I am using OS X 10.3.2 as a file server in a small art department,

I am using OS 9.2 as our workstations, when I mount a volume from the server it does not remember the display setting when I close then remount the volume (such as view by date, etc.)

This has worked before and i think something is corrupt, I went through workgroup manager and reset privlages etc but to no avail.

I have tried diskwarrior, repair permissions, etc. etc.

Anyone out there have some help

Thanks
     
Grizzled Veteran
Join Date: Nov 2001
Location: Oregon
Status: Offline
Mar 17, 2004, 11:53 AM
 
Originally posted by bleuvixen:
I am using OS 9.2 as our workstations, when I mount a volume from the server it does not remember the display setting when I close then remount the volume (such as view by date, etc.)

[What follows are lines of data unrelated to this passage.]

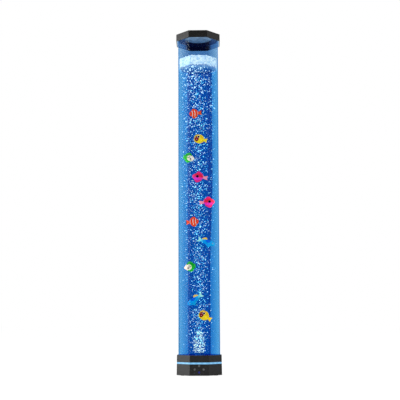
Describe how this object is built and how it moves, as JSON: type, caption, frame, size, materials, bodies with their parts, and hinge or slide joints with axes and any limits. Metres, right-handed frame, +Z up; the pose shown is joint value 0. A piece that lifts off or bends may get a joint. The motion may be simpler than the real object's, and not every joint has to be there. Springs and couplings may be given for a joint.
{
  "type": "bubble tube floor lamp",
  "caption": "Eight-sided clear water tube with floating toy fish, on a lit black base with push buttons and an air pump inside, under a lift-off black cap.",
  "frame": {"origin": "middle of the footprint, on the floor under the rubber feet", "axes": "+Z up along the tube, -Y out of the front face with the buttons, +X to the right as seen from the front"},
  "size_m": [0.1556, 0.1556, 1.2],
  "materials": {
    "foot_rubber": "matt black rubber",
    "base_plastic": "fine satin black moulding",
    "cap_plastic": "fine satin black moulding",
    "screw_steel": "zinc plated",
    "glow_plastic": "milky light guide, lit blue",
    "board_white": "white coated circuit board",
    "seal_rubber": "soft black rubber",
    "clear_acrylic": "clear polished acrylic",
    "fitting_plastic": "translucent white nylon",
    "air_stone_grit": "porous sintered grit",
    "light_chip": "small surface light",
    "liner_plastic": "pale reflector disc",
    "plug_plastic": "dark moulding",
    "board_green": "green circuit board",
    "black_plastic": "black moulding",
    "window_blue": "dark blue window",
    "button_plastic": "grey satin button",
    "pump_plastic": "ivory moulding",
    "core_steel": "stacked iron sheets",
    "coil_copper": "enamelled copper winding",
    "arm_plastic": "nylon",
    "magnet_steel": "ferrite",
    "hose_clear": "clear silicone hose",
    "lead_red": "insulated lead",
    "lead_yellow": "insulated lead",
    "lead_blue": "insulated lead",
    "fish_orange": "orange with white bands",
    "fish_yellow": "yellow with a red face patch",
    "fish_green": "green back and white belly",
    "fish_pink": "rose red with a pale tail",
    "fish_blue": "bright blue with a yellow fin"
  },
  "bodies": {
    "root": {"feet": "foot_rubber", "bottom_cover": "base_plastic", "cover_screws": "screw_steel", "base_shell_lower": "base_plastic", "light_ring": "glow_plastic", "ring_light_strip": "board_white", "base_shell_upper": "base_plastic", "tube_seal": "seal_rubber", "tube": "clear_acrylic", "tank_floor": "clear_acrylic", "nozzle_washer": "seal_rubber", "air_nozzle": "fitting_plastic", "nozzle_nut": "fitting_plastic", "air_stone": "air_stone_grit", "tank_light_board": "board_white", "tank_lights": "light_chip", "board_screws": "screw_steel", "control_board": "board_green", "switch_bodies": "black_plastic", "board_parts": "black_plastic", "remote_receiver": "black_plastic", "sensor_window": "window_blue", "power_jack": "black_plastic", "jack_pin": "screw_steel", "jack_nut": "screw_steel", "pump_case": "pump_plastic", "pump_lid": "pump_plastic", "pump_feet": "foot_rubber", "pump_core": "core_steel", "pump_coil": "coil_copper", "arm_pin": "screw_steel", "bellows": "seal_rubber", "valve_block": "black_plastic", "check_valve": "fitting_plastic", "hose_from_pump": "hose_clear", "hose_to_tank": "hose_clear", "lead_power": "lead_red", "lead_pump": "lead_yellow", "lead_lights": "lead_blue"},
    "lid": {"cap_shell": "cap_plastic", "cap_liner": "liner_plastic", "cap_plug": "plug_plastic", "cap_seal": "seal_rubber", "cap_screws": "screw_steel"},
    "button_top": {"button_top": "button_plastic"},
    "button_left": {"button_left": "button_plastic"},
    "button_right": {"button_right": "button_plastic"},
    "pump_arm": {"pump_arm": "arm_plastic", "arm_magnet": "magnet_steel"},
    "fish_banded_upper": {"fish_banded_upper": "fish_orange"},
    "fish_banded_lower": {"fish_banded_lower": "fish_orange"},
    "fish_round_upper": {"fish_round_upper": "fish_yellow"},
    "fish_round_lower": {"fish_round_lower": "fish_yellow"},
    "fish_pale_upper": {"fish_pale_upper": "fish_green"},
    "fish_pale_lower": {"fish_pale_lower": "fish_green"},
    "fish_rosy_upper": {"fish_rosy_upper": "fish_pink"},
    "fish_rosy_lower": {"fish_rosy_lower": "fish_pink"},
    "fish_slender_upper": {"fish_slender_upper": "fish_blue"},
    "fish_slender_lower": {"fish_slender_lower": "fish_blue"}
  },
  "joints": [
    {"name": "lid_lift", "type": "slide", "parent": "root", "child": "lid", "axis": [0, 0, 1], "range_m": [0, 0.06]},
    {"name": "button_top_press", "type": "slide", "parent": "root", "child": "button_top", "axis": [0, 1, 0], "range_m": [0, 0.0008], "stiffness_N_per_m": 500, "springref_m": -0.0008},
    {"name": "button_left_press", "type": "slide", "parent": "root", "child": "button_left", "axis": [0, 1, 0], "range_m": [0, 0.0008], "stiffness_N_per_m": 500, "springref_m": -0.0008},
    {"name": "button_right_press", "type": "slide", "parent": "root", "child": "button_right", "axis": [0, 1, 0], "range_m": [0, 0.0008], "stiffness_N_per_m": 500, "springref_m": -0.0008},
    {"name": "arm_swing", "type": "hinge", "parent": "root", "child": "pump_arm", "pos_m": [0.03, 0.02703, 0.0215], "axis": [0, 1, 0], "range_deg": [-2, 2], "stiffness_Nm_per_rad": 2, "deforming": ["bellows"]},
    {"name": "fish_banded_upper_drift", "type": "slide", "parent": "root", "child": "fish_banded_upper", "axis": [0, 0, 1], "range_m": [-0.09, 0.13]},
    {"name": "fish_banded_lower_drift", "type": "slide", "parent": "root", "child": "fish_banded_lower", "axis": [0, 0, 1], "range_m": [-0.13, 0.13]},
    {"name": "fish_round_upper_drift", "type": "slide", "parent": "root", "child": "fish_round_upper", "axis": [0, 0, 1], "range_m": [-0.11, 0.18]},
    {"name": "fish_round_lower_drift", "type": "slide", "parent": "root", "child": "fish_round_lower", "axis": [0, 0, 1], "range_m": [-0.07, 0.15]},
    {"name": "fish_pale_upper_drift", "type": "slide", "parent": "root", "child": "fish_pale_upper", "axis": [0, 0, 1], "range_m": [-0.15, 0.2]},
    {"name": "fish_pale_lower_drift", "type": "slide", "parent": "root", "child": "fish_pale_lower", "axis": [0, 0, 1], "range_m": [-0.035, 0.18]},
    {"name": "fish_rosy_upper_drift", "type": "slide", "parent": "root", "child": "fish_rosy_upper", "axis": [0, 0, 1], "range_m": [-0.16, 0.08]},
    {"name": "fish_rosy_lower_drift", "type": "slide", "parent": "root", "child": "fish_rosy_lower", "axis": [0, 0, 1], "range_m": [-0.045, 0.22]},
    {"name": "fish_slender_upper_drift", "type": "slide", "parent": "root", "child": "fish_slender_upper", "axis": [0, 0, 1], "range_m": [-0.1, 0.045]},
    {"name": "fish_slender_lower_drift", "type": "slide", "parent": "root", "child": "fish_slender_lower", "axis": [0, 0, 1], "range_m": [-0.11, 0.03]}
  ]
}
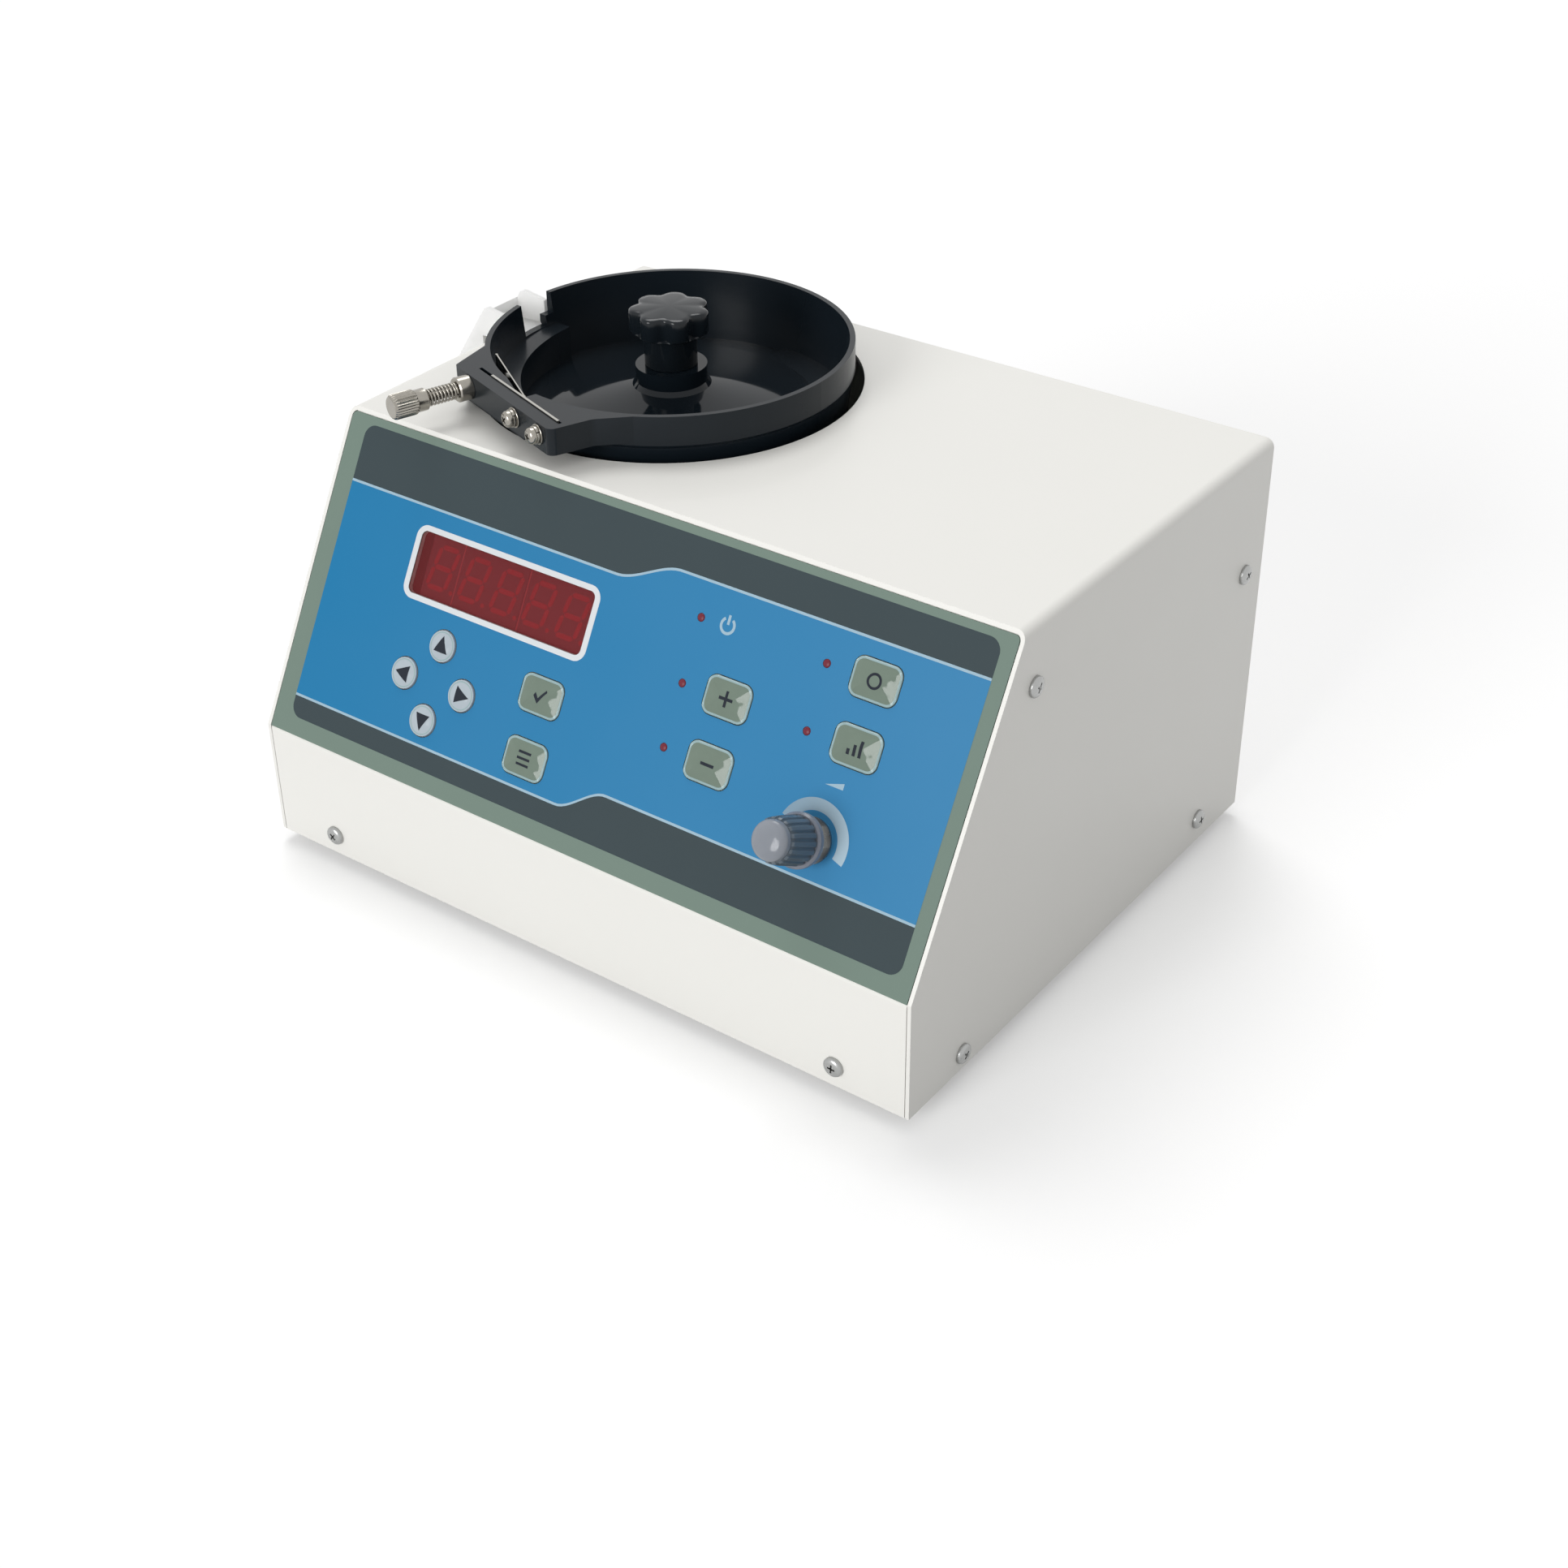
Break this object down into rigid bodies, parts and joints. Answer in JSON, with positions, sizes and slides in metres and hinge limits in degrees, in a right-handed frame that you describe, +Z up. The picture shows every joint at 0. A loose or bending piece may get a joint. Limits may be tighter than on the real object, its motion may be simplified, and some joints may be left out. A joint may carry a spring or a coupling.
{
  "type": "seed counter",
  "caption": "Bench seed counter: sloping membrane panel with digit window, vibrating spiral bowl with screw-set gate, clamp knob and hung light-gate chute.",
  "frame": {"origin": "on the table under the middle of the front left foot", "axes": "+X to the right, +Y to the back, +Z up"},
  "size_m": [0.2662, 0.2021, 0.1558],
  "materials": {
    "white_paint": "satin powder coat",
    "overlay": "satin printed membrane",
    "red_window": "clear red acrylic",
    "digit_block": "grey face",
    "board": "solder mask",
    "steel": "nickel plated",
    "brass": "turned",
    "black_plastic": "glossy moulding",
    "white_key": "embossed membrane",
    "green_key": "embossed membrane",
    "red_led": "diffused",
    "grey_knob": "smoky plastic",
    "rubber": "matt",
    "cast": "painted",
    "copper": "enamelled winding",
    "white_plastic": "smooth moulding",
    "core": "laminated"
  },
  "bodies": {
    "case": {"base_tray": "white_paint", "front_panel": "white_paint", "top_cover": "white_paint", "panel_overlay": "overlay", "feet": "rubber", "case_screws": "steel", "display_window": "red_window", "single_digit_module": "digit_block", "double_digit_modules": "digit_block", "control_board": "board", "board_spacers": "steel", "board_screws": "steel", "key_switches": "black_plastic", "indicator_leds": "red_led", "speed_pot": "steel", "pot_washer": "steel", "pot_nut": "steel", "isolators": "rubber", "feeder_base": "cast", "magnet_core": "core", "magnet_coil": "copper", "leaf_springs": "steel", "lower_spring_clamps": "steel", "chute_bracket": "steel", "transformer": "core", "power_inlet": "black_plastic", "power_switch": "black_plastic", "fuse_holder": "black_plastic"},
    "speed_dial": {"speed_knob": "grey_knob", "speed_knob_cap": "grey_knob", "pot_shaft": "steel"},
    "vibrator": {"vibrating_table": "core", "armature": "core", "centre_stud": "steel", "upper_spring_clamps": "steel"},
    "bowl_unit": {"bowl": "black_plastic", "gate_strip": "steel", "gate_screws": "steel", "gate_bushing": "steel", "gate_spring": "steel"},
    "gate_blade": {"gate_leaf": "steel"},
    "gate_tip": {"gate_plunger": "steel"},
    "gate_screw": {"thumb_screw": "steel"},
    "knob_sleeve": {"knob_insert": "brass"},
    "clamp_knob": {"star_knob": "black_plastic"},
    "chute_unit": {"chute": "white_plastic", "light_emitter": "black_plastic", "light_receiver": "black_plastic"},
    "hasp": {"hasp_arm": "steel"},
    "rocker": {"switch_rocker": "black_plastic"},
    "key_up_body": {"key_up": "white_key"},
    "key_down_body": {"key_down": "white_key"},
    "key_left_body": {"key_left": "white_key"},
    "key_right_body": {"key_right": "white_key"},
    "key_set_body": {"key_set": "green_key"},
    "key_read_body": {"key_read": "green_key"},
    "key_adjust_1_body": {"key_adjust_1": "green_key"},
    "key_adjust_2_body": {"key_adjust_2": "green_key"},
    "key_zero_body": {"key_zero": "green_key"},
    "key_count_body": {"key_count": "green_key"}
  },
  "joints": [
    {"name": "key_up_press", "type": "slide", "parent": "case", "child": "key_up_body", "axis": [0, 0.8697, -0.4935], "range_m": [0, 0.0005], "stiffness_N_per_m": 600, "springref_m": -0.0012},
    {"name": "key_down_press", "type": "slide", "parent": "case", "child": "key_down_body", "axis": [0, 0.8697, -0.4935], "range_m": [0, 0.0005], "stiffness_N_per_m": 600, "springref_m": -0.0012},
    {"name": "key_left_press", "type": "slide", "parent": "case", "child": "key_left_body", "axis": [0, 0.8697, -0.4935], "range_m": [0, 0.0005], "stiffness_N_per_m": 600, "springref_m": -0.0012},
    {"name": "key_right_press", "type": "slide", "parent": "case", "child": "key_right_body", "axis": [0, 0.8697, -0.4935], "range_m": [0, 0.0005], "stiffness_N_per_m": 600, "springref_m": -0.0012},
    {"name": "key_set_press", "type": "slide", "parent": "case", "child": "key_set_body", "axis": [0, 0.8697, -0.4935], "range_m": [0, 0.0005], "stiffness_N_per_m": 600, "springref_m": -0.0012},
    {"name": "key_read_press", "type": "slide", "parent": "case", "child": "key_read_body", "axis": [0, 0.8697, -0.4935], "range_m": [0, 0.0005], "stiffness_N_per_m": 600, "springref_m": -0.0012},
    {"name": "key_adjust_1_press", "type": "slide", "parent": "case", "child": "key_adjust_1_body", "axis": [0, 0.8697, -0.4935], "range_m": [0, 0.0005], "stiffness_N_per_m": 600, "springref_m": -0.0012},
    {"name": "key_adjust_2_press", "type": "slide", "parent": "case", "child": "key_adjust_2_body", "axis": [0, 0.8697, -0.4935], "range_m": [0, 0.0005], "stiffness_N_per_m": 600, "springref_m": -0.0012},
    {"name": "key_zero_press", "type": "slide", "parent": "case", "child": "key_zero_body", "axis": [0, 0.8697, -0.4935], "range_m": [0, 0.0005], "stiffness_N_per_m": 600, "springref_m": -0.0012},
    {"name": "key_count_press", "type": "slide", "parent": "case", "child": "key_count_body", "axis": [0, 0.8697, -0.4935], "range_m": [0, 0.0005], "stiffness_N_per_m": 600, "springref_m": -0.0012},
    {"name": "speed_turn", "type": "hinge", "parent": "case", "child": "speed_dial", "pos_m": [0.173, -0.0087, 0.06996], "axis": [0, -0.8697, 0.4935], "range_deg": [-150, 150]},
    {"name": "bowl_vibration", "type": "hinge", "parent": "case", "child": "vibrator", "pos_m": [0.0442, 0.0968, 0.1132], "axis": [0, 0, 1], "range_deg": [-0.7, 0.7], "stiffness_Nm_per_rad": 60, "deforming": ["leaf_springs"]},
    {"name": "bowl_lift", "type": "slide", "parent": "vibrator", "child": "bowl_unit", "axis": [0, 0, 1], "range_m": [0, 0.05]},
    {"name": "knob_rise", "type": "slide", "parent": "bowl_unit", "child": "knob_sleeve", "axis": [0, 0, 1], "range_m": [0, 0.0024]},
    {"name": "knob_turn", "type": "hinge", "parent": "knob_sleeve", "child": "clamp_knob", "pos_m": [0.0442, 0.0968, 0.1372], "axis": [0, 0, 1], "range_deg": [0, 1080]},
    {"name": "gate_feed", "type": "slide", "parent": "bowl_unit", "child": "gate_tip", "axis": [0.3289, 0.9444, 0], "range_m": [0, 0.003], "deforming": ["gate_spring"]},
    {"name": "gate_turn", "type": "hinge", "parent": "gate_tip", "child": "gate_screw", "pos_m": [0.01127, 0.04145, 0.1411], "axis": [0.3289, 0.9444, 0], "range_deg": [0, 2160]},
    {"name": "gate_blade_bend", "type": "hinge", "parent": "bowl_unit", "child": "gate_blade", "pos_m": [0.03496, 0.03987, 0.1396], "axis": [0, 0, -1], "range_deg": [0, 7]},
    {"name": "chute_lift", "type": "slide", "parent": "case", "child": "chute_unit", "axis": [0, 0, 1], "range_m": [0, 0.06]},
    {"name": "hasp_swing", "type": "hinge", "parent": "case", "child": "hasp", "pos_m": [-0.0449, 0.0839, 0.072], "axis": [0, 0, 1], "range_deg": [0, 110]},
    {"name": "power_rock", "type": "hinge", "parent": "case", "child": "rocker", "pos_m": [0.128, 0.164, 0.034], "axis": [-1, 0, 0], "range_deg": [-16, 0]}
  ],
  "couplings": [
    {"joint": "knob_turn", "follows": "knob_rise", "rad_per_m": 7854},
    {"joint": "gate_turn", "follows": "gate_feed", "rad_per_m": 12566},
    {"joint": "gate_blade_bend", "follows": "gate_feed", "rad_per_m": 40.753}
  ]
}
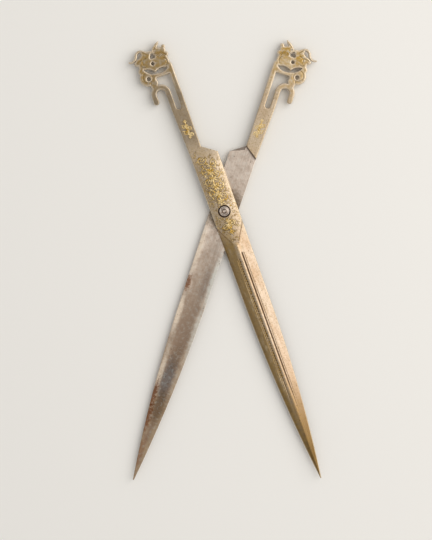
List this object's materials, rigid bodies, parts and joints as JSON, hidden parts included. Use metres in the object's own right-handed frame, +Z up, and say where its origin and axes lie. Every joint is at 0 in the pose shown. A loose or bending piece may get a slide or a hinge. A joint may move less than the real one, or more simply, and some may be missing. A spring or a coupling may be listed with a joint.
{
  "type": "calligraphy scissors",
  "caption": "Long riveted steel scissors with openwork handles, gold-laid bolster and ribbed pointed blades, lying open.",
  "frame": {"origin": "on the pivot axis, at the flat face of the rivet's tail that lies on the table", "axes": "+Z up along the pivot axis, out of the front face; +Y towards the handles, halfway between the two halves; +X to the right as seen from the front"},
  "size_m": [0.1082, 0.2507, 0.0073],
  "materials": {
    "front_steel": "satin steel with a warm gilt patina",
    "rear_steel": "ground steel, worn, with brown spots",
    "rivet_steel": "polished steel",
    "collar": "blackened steel",
    "gold": "worn gold leaf over hatched steel"
  },
  "bodies": {
    "rear": {"rear_half": "rear_steel", "pivot_rivet": "rivet_steel", "rear_collar": "collar", "rear_bolster_gold": "gold", "rear_handle_gold": "gold"},
    "front": {"front_half": "front_steel", "front_collar": "collar", "front_bolster_gold": "gold", "front_handle_gold": "gold"}
  },
  "joints": [
    {"name": "pivot", "type": "hinge", "parent": "rear", "child": "front", "pos_m": [0, 0, 0.0034], "axis": [0, 0, 1], "range_deg": [-37.8, 112.2]}
  ]
}
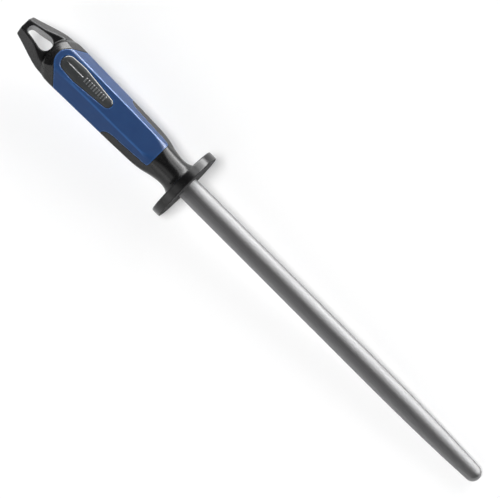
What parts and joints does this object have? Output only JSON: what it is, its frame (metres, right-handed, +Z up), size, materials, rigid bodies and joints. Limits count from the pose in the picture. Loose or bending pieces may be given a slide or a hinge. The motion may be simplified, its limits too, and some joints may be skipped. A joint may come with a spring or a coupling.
{
  "type": "knife sharpening steel",
  "caption": "Round tapered sharpening steel with a disc guard and a hexagonal two-colour handle that has a teardrop hang hole.",
  "frame": {"origin": "middle of the bounding box, on the table that the guard's rim and the rod's tip rest on", "axes": "+X from the handle's butt end towards the rod's tip, dipping 4.5 degrees to the table; +Z up, out of the handle's front face; +Y across the handle"},
  "size_m": [0.4678, 0.0594, 0.0596],
  "materials": {
    "rod_steel": "fine lengthwise cut, satin",
    "guard_plastic": "satin moulded black",
    "core_plastic": "satin moulded black",
    "grip_soft": "matt soft-touch blue",
    "badge_plastic": "satin dark grey, plain raised ribs"
  },
  "bodies": {
    "root": {"sharpening_rod": "rod_steel", "guard": "guard_plastic", "handle_core": "core_plastic", "soft_grip": "grip_soft", "front_badge": "badge_plastic"}
  },
  "joints": []
}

This has worked before and i think something is corrupt, I went through workgroup manager and reset privlages etc but to no avail.
Under MacOS 9, window settings are saved in the invisible Desktop DB and Desktop DF files at the volume root, i believe. Under MacOS X, it's stored in invisible .DS_Store files in each folder. For remote volumes, i would think the data is stored locally (rather than on the server), but i really don't know. If so, then the problem is not on your server, but on the workstation(s).

If not, if the data isn't saved locally, then the problem might be that the workstations don't have write access to the appropriate file for that version of the OS. In this case, your MacOS 9 workstations would need to be able to write to the root of your server, which is not a good idea, from a security point of view. Of course, if you're just sharing a folder and not the whole HD, which is probably the case, then the “root” from the workstation perspective is not the same as it is from the server perspective. Do the workstations have write access to the server? If not, that could explain it.

So i have to ask: Why so bleu?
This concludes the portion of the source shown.